SUPPLIED MATERIAL:
++++++++++

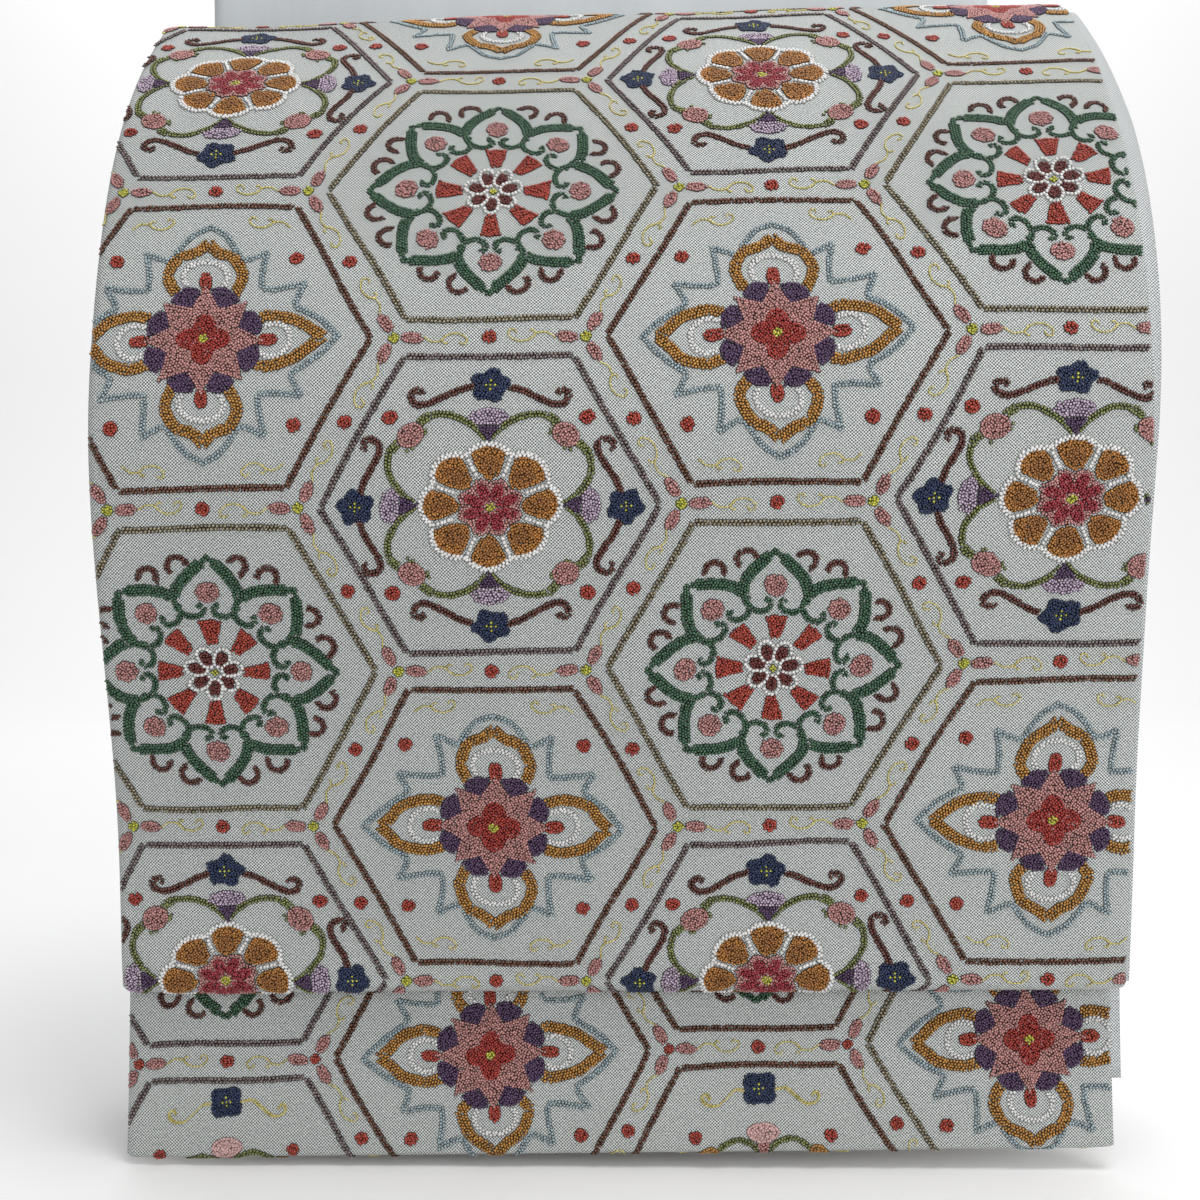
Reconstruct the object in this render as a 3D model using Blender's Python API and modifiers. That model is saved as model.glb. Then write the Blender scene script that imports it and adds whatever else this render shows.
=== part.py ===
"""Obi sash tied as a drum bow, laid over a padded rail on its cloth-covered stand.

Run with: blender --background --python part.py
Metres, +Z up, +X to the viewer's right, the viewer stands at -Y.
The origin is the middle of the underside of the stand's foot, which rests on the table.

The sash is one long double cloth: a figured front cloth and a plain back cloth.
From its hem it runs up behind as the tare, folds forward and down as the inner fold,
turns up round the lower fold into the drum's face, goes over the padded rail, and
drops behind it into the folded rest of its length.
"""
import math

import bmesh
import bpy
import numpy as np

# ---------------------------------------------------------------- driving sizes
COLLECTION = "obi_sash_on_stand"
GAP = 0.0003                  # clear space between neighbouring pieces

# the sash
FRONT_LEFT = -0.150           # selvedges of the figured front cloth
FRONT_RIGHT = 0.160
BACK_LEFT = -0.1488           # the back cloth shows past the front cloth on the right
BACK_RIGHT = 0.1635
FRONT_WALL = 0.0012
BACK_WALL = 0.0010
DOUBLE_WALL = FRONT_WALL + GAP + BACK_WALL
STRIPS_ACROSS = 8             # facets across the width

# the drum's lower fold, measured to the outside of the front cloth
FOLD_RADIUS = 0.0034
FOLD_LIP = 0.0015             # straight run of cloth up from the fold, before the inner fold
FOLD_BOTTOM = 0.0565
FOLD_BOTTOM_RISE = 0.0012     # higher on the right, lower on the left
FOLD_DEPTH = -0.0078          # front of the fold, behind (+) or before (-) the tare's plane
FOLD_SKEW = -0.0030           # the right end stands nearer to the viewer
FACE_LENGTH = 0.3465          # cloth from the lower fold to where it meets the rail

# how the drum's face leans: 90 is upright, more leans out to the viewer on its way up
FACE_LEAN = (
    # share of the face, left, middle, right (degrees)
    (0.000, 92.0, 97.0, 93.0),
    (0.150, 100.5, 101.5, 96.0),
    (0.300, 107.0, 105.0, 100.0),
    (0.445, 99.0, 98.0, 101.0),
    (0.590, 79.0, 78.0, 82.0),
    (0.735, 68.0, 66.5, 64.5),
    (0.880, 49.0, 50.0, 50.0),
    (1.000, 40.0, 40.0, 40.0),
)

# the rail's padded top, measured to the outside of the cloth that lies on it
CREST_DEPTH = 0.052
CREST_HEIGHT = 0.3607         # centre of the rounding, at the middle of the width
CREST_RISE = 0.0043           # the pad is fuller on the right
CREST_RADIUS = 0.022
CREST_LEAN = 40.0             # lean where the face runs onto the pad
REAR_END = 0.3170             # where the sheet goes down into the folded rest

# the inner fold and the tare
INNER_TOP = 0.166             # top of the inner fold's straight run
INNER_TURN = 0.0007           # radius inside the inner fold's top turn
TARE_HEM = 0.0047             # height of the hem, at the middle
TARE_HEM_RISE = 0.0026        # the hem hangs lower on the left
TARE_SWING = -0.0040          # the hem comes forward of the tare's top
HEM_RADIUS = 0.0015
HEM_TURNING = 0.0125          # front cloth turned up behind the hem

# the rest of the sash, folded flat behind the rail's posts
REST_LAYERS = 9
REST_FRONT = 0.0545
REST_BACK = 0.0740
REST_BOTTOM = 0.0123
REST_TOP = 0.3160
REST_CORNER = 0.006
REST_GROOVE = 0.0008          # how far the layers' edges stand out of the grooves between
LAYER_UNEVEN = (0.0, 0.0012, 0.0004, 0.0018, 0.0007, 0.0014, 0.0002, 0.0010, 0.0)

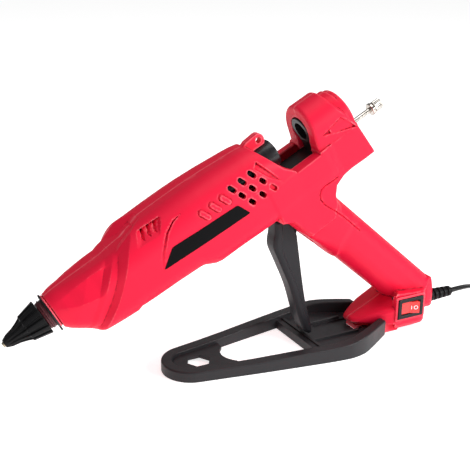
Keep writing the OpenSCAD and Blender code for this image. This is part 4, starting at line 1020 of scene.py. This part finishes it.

++++++++++

PROBLEM DETAILS: Only the lines from the first line of the material above through the line that contains "its cloth-covered stand." should be quoted, each one exactly.

OUTPUT:
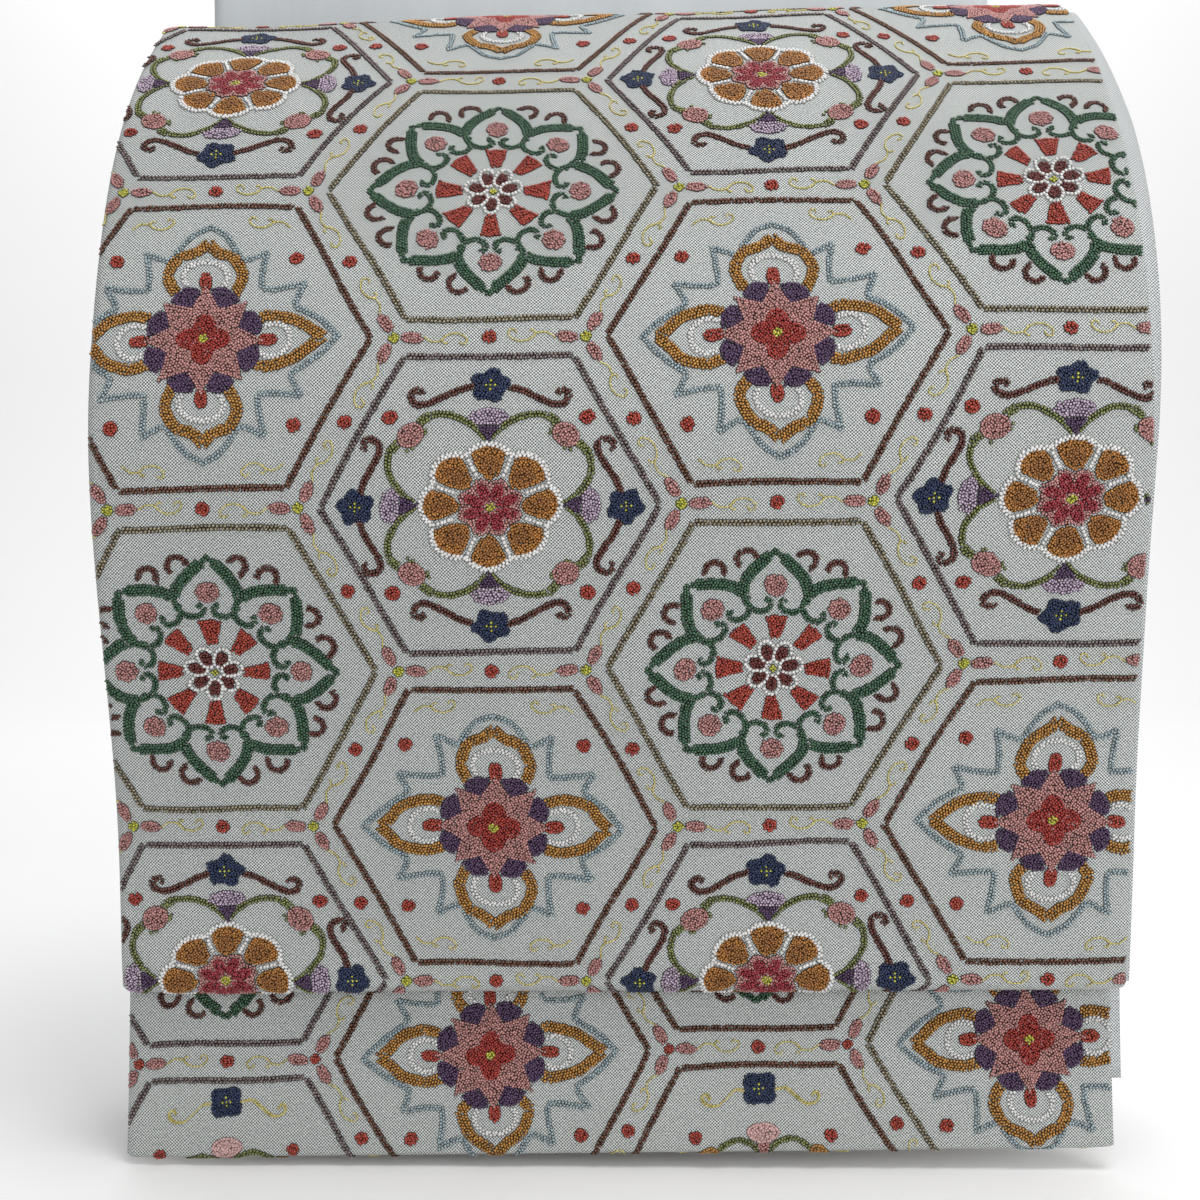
Reconstruct the object in this render as a 3D model using Blender's Python API and modifiers. That model is saved as model.glb. Then write the Blender scene script that imports it and adds whatever else this render shows.
=== part.py ===
"""Obi sash tied as a drum bow, laid over a padded rail on its cloth-covered stand.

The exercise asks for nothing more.